Abortion is an ugly, horrifying subject, and as such, conversations about it don’t typically lend themselves to humor. Sometimes, however, the cruelty and vitriol of its advocates gives way to fixations of such ridiculousness that they invite far more laughter than disgust. Such was the case last year, when University of California-San Francisco’s think-tank Advancing New Standards in Reproductive Health came out with a truly insane study purporting to expose pervasive anti-abortion bias in Hollywood, of all places.
Now, ANSIRH is back with another dire warning about abortion’s portrayal in media. This time, the problem is that TV characters who sought abortions between 2005 and 2014 were disproportionately white, young, and affluent, which threatens to give audiences unfair and unrealistic impressions of both the women who abort and why they choose to do so…
Compared to reports on real women’s reasons for abortion, immaturity or interference with future opportunities were overrepresented; financial hardship or pregnancy mistiming were underrepresented […] Onscreen representations may influence public understandings, contributing to the production of abortion stigma and judgments about appropriate restrictions on abortion care. Understanding the particular shape of inaccuracies around abortion portrayals can enable advocates and healthcare practitioners to identify and respond to popular misperceptions.
This isn’t as absurd as suggesting a 91% safety rate in fictional abortion stories is really a subliminal message that abortion is dangerous, but it’s in the ballpark. It comes from the same flawed premise, too: that the rates of anything on TV are representative of, or even taken as representative by the audience, their actual rates in real life. Characters are disproportionately young because the entertainment industry values attractiveness and white for reasons that have nothing to do with abortion (unless you think the inevitable abortion episode is the first thing on everyone’s minds during casting).
And as for economics, dramatic fiction by its very nature focuses on characters in either uncommon careers or uncommon circumstances – lives that more naturally lend themselves to more exotic experiences than what a viewer already gets at home. So unless we’re supposed to also worry about the public getting the mistaken impression that doctors, lawyers, and detectives make up a disproportionate share of the population, there isn’t any real reason to fret about abortion stereotypes here, either (other than, of course how a show’s actual content treats abortion, which is decidedly for it).
In fact, Jezebel’s Anna Merlin even noticed, albeit briefly, the hole in ANSIRH’s logic: “fictional abortion patients are overwhelmingly younger, wealthier, and whiter than abortion patients in real life. ‘That’s true of everything on TV,’ you could argue, correctly.” But in true Jezebel fashion, they move on from that observation without further comment, blissfully unconcerned that they just undermined their own premise.

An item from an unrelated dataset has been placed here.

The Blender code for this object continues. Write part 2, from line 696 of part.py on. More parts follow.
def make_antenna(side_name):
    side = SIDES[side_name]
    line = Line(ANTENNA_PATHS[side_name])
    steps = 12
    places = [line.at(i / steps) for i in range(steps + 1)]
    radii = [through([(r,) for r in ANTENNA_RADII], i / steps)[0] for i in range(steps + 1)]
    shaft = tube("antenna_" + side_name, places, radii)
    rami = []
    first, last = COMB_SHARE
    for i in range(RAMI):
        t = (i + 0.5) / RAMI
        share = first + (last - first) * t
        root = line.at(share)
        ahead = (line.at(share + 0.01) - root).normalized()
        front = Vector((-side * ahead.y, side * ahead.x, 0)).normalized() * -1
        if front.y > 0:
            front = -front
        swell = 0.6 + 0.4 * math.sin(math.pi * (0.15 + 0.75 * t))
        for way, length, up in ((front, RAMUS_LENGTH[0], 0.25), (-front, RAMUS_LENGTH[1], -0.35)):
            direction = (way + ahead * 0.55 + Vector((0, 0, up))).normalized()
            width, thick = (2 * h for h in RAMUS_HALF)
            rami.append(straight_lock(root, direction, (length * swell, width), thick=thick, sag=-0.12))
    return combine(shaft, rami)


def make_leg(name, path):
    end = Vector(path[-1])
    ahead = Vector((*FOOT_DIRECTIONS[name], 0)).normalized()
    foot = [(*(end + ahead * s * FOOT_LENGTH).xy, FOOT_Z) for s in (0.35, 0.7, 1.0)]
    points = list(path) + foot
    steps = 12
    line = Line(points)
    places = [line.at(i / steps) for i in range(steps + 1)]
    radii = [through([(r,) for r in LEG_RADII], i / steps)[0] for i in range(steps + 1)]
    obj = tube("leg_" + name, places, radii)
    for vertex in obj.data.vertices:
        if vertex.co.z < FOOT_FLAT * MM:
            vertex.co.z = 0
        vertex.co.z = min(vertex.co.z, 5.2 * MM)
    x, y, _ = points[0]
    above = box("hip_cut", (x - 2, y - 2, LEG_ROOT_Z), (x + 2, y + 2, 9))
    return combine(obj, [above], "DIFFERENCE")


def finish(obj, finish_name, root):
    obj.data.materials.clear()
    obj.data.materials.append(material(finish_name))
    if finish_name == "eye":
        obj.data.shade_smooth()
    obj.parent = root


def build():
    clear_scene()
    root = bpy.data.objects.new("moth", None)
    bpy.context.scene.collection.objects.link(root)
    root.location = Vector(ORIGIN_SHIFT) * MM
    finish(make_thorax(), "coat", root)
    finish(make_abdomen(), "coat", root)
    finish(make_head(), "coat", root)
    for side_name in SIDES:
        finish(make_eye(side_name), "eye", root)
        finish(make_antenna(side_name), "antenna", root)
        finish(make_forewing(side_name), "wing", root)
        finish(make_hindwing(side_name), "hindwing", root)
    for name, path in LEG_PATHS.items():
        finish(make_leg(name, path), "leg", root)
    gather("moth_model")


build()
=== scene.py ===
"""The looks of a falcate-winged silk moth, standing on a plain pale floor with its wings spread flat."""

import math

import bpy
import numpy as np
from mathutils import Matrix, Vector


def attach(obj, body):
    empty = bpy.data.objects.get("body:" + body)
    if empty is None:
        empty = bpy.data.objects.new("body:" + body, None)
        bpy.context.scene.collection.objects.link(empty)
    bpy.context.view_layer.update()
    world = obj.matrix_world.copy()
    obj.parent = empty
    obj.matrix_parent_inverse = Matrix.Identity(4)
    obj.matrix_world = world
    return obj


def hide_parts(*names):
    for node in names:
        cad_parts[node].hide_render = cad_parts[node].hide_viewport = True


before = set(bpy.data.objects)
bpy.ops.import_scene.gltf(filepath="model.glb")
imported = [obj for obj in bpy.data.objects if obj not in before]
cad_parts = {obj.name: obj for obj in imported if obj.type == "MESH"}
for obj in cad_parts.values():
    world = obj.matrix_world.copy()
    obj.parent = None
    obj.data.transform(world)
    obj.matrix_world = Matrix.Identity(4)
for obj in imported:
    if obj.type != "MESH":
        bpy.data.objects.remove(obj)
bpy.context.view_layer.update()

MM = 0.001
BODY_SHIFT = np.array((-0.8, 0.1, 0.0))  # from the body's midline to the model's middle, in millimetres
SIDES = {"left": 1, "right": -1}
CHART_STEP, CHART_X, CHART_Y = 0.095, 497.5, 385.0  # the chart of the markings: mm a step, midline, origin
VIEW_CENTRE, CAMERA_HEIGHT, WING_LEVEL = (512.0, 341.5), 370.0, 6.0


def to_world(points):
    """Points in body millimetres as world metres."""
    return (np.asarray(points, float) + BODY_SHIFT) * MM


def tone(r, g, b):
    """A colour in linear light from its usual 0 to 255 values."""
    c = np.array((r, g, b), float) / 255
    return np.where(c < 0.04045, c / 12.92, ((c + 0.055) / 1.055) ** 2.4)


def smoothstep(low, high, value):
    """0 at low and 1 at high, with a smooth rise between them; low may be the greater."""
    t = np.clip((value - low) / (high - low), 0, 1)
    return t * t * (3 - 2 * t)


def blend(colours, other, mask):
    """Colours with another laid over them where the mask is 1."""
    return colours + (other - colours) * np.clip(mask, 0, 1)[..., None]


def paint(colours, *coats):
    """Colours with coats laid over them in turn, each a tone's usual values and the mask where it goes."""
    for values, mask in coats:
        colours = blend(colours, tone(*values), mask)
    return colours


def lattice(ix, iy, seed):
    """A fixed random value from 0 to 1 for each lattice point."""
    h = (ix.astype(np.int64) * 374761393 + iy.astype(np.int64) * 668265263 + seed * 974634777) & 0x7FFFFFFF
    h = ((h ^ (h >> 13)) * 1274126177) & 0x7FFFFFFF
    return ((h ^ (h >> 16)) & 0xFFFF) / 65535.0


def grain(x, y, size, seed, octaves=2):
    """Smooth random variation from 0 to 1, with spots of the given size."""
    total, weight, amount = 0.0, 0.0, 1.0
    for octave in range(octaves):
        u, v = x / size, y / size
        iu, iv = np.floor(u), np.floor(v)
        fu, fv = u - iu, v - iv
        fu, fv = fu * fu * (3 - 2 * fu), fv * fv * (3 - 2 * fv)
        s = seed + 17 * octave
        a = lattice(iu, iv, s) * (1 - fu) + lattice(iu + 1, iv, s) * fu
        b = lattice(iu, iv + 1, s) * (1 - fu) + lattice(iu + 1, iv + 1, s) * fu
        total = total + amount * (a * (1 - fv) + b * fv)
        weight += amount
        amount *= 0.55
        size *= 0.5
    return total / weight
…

Regardless of how real or deliberate these disparities are, the likelihood that they meaningfully color the abortion views of more than a small handful of the most indecisive viewers is extremely slim.
Most opposition to abortion revolves around the understanding that it’s an intolerable act of violence against a child deserving of basic rights and compassion. As such, whatever gradations in sympathy people may see in differing economic or lifestyle motivations for abortion will tend to be immaterial to their view of abortion’s acceptability. You have to get to circumstances as extreme as rape, in which a woman was subjected to horrible violence and had her say in the matter completely taken away, before people with strong feelings against abortion even begin to entertain the possibility of an exception.

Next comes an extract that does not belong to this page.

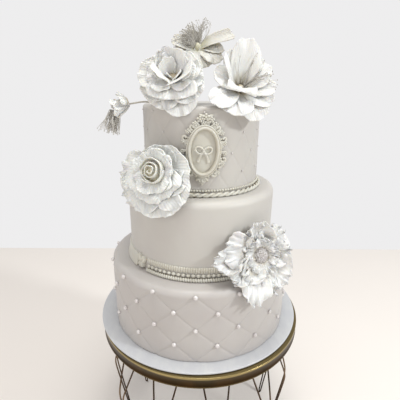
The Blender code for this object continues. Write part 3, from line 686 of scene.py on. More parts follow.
def makeBeadedRope():
    # slanted beads pressed tightly side by side, as a piping tip or a mould leaves them
    look = border
    radius = footRadius("tier_middle") + 0.0029
    height = middleFoot + look["ropeLift"]
    bearings = rowBearings(radius, look["ropePitch"], look["start"], look["end"])
    slant = 0.30
    axes = wallAxes(bearings)
    axes = np.stack([axes[:, 0] + slant * axes[:, 2], axes[:, 1], axes[:, 2] - slant * axes[:, 0]], 1)
    shapes = [beads(wallPoint(bearings, radius, height), look["ropeSize"], axes, 8, 12)]
    bearing = np.linspace(look["start"], look["end"], 240)
    shapes.append(tubes(wallPoint(bearing, radius - 0.0006, height - 0.0004)[None], 0.0018, 8))
    shape = joined(shapes)
    # painted shade on the parts close to the wall, behind and between the beads
    middle = np.hypot(shape[0][:, 0], shape[0][:, 1])
    shape[2]["recess"] = np.clip((radius + 0.0008 - middle) / 0.0012, 0.0, 1.0)
    piece("borderRopeMiddle", shape, moulding, ["border_rope_middle"])


topBorder = {"strands": 2, "pitch": 0.0090, "strandRadius": 0.00165, "beadPitch": 0.0037,
             "beadLift": 0.0079, "beadSize": (0.0018, 0.0015, 0.0015)}


def makeTopBorder():
    # two strands twisted round each other along the foot, under a row of small beads
    look = topBorder
    radius = footRadius("tier_top") + 0.0027
    turns = round(2 * math.pi * radius / look["pitch"] / 2)
    bearing = np.linspace(0.0, 360.0, 1081)
    shapes = []
    for strand in range(look["strands"]):
        twist = np.radians(bearing) * turns + 2 * np.pi * strand / look["strands"]
        offset = look["strandRadius"] * 0.82
        path = wallPoint(bearing, radius + offset * np.cos(twist), topFoot + 0.0028 + offset * np.sin(twist))
        shapes.append(tubes(path[None], look["strandRadius"], 8))
    shape = joined(shapes)
    # painted shade on the strands' inner sides, towards the wall
    middle = np.hypot(shape[0][:, 0], shape[0][:, 1])
    shape[2]["recess"] = np.clip((radius + 0.0010 - middle) / 0.0016, 0.0, 1.0)
    piece("borderRopeTop", shape, moulding, ["border_rope_top"])
    bearings = rowBearings(radius, look["beadPitch"], 0.0, 360.0)
    centres = wallPoint(bearings, footRadius("tier_top") + 0.0008, topFoot + look["beadLift"])
    shape = beads(centres, look["beadSize"], wallAxes(bearings), 6, 10)
    # painted shade on the beads' inner sides, towards the wall
    middle = np.hypot(shape[0][:, 0], shape[0][:, 1])
    shape[2]["recess"] = np.clip((footRadius("tier_top") + 0.0012 - middle) / 0.0014, 0.0, 1.0)
    piece("borderBeadsTop", shape, moulding)


def makePlainRibbon():
    # a smooth ribbon standing on the ledge, with shallow hanging pleats and a rolled lower edge
    look = {"start": -54.0, "end": -179.0, "height": 0.0178, "foot": 0.0050, "head": 0.0026}
    inner = footRadius("tier_middle")
    bearing = np.linspace(look["start"], look["end"], 300)[:, None]
    share = np.linspace(0.0, 1.0, 22)[None]
    pleat = 0.00045 * np.sin(np.radians(bearing) * 3.1 + share * 2.2) + 0.0003 * np.sin(np.radians(bearing) * 9.0)
    out = look["foot"] + (look["head"] - look["foot"]) * share ** 0.8 + pleat * np.sin(np.pi * share)
    out = out * np.minimum(1.0, (1.001 - share) / 0.06) ** 0.5
    roll = 0.0007 * np.exp(-((share - 0.06) / 0.05) ** 2)
    front = wallPoint(bearing, inner + out + roll, middleFoot + 0.0002 + look["height"] * share)
    back = wallPoint(bearing, inner - 0.0004 + 0 * share, middleFoot + 0.0002 + look["height"] * share)
    ring = np.concatenate([front, back[:, ::-1]], 1)
    rows, columns = ring.shape[:2]
    wall = gridFaces(rows, columns, wrapColumns=True)[:, ::-1]
    caps = [np.arange(columns)[None], ((rows - 1) * columns + np.arange(columns)[::-1])[None]]
    # painted shade along the ribbon's foot, where it stands on the ledge
    recess = np.broadcast_to(np.exp(-(np.concatenate([share, share[:, ::-1]], 1) / 0.03) ** 2), (rows, columns))
    shape = ring.reshape(-1, 3), [wall, *caps], {"recess": recess.reshape(-1) * 0.6}
    piece("borderPlainRibbon", shape, moulding, ["border_plain_ribbon"])


knotShape = {"bearing": -48.0, "height": 0.0100, "folds": [
    {"across": -0.0040, "up": 0.0040, "size": (0.0040, 0.0046, 0.0068), "tilt": 24},
    {"across": 0.0030, "up": 0.0034, "size": (0.0048, 0.0052, 0.0058), "tilt": -38},
    {"across": -0.0008, "up": -0.0036, "size": (0.0062, 0.0056, 0.0056), "tilt": 0},
]}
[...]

On the flip side, someone who doesn’t believe a fetus is a living human being would have no reason to draw a different line for any of an abortion seeker’s motivations. Sure, he might find some more irresponsible or less dire than others, but why would he care if there’s nothing problematic about the abortion itself? We allow people to make lots of selfish, reckless, and unnecessary personal decisions.
Both of these studies seem to suggest a fundamental insecurity about their cause. If you’re truly confident that abortion is ethically proper, then you should have no problem with letting the chips fall where they may in open and direct discussion of its every aspect. But if you aren’t, you feel the need to pad out your case with every emotional modifier you can think of, making sure that the act of abortion is bathed in the most sympathetic light possible and constantly on guard for anything with a weaker grip on the heartstrings.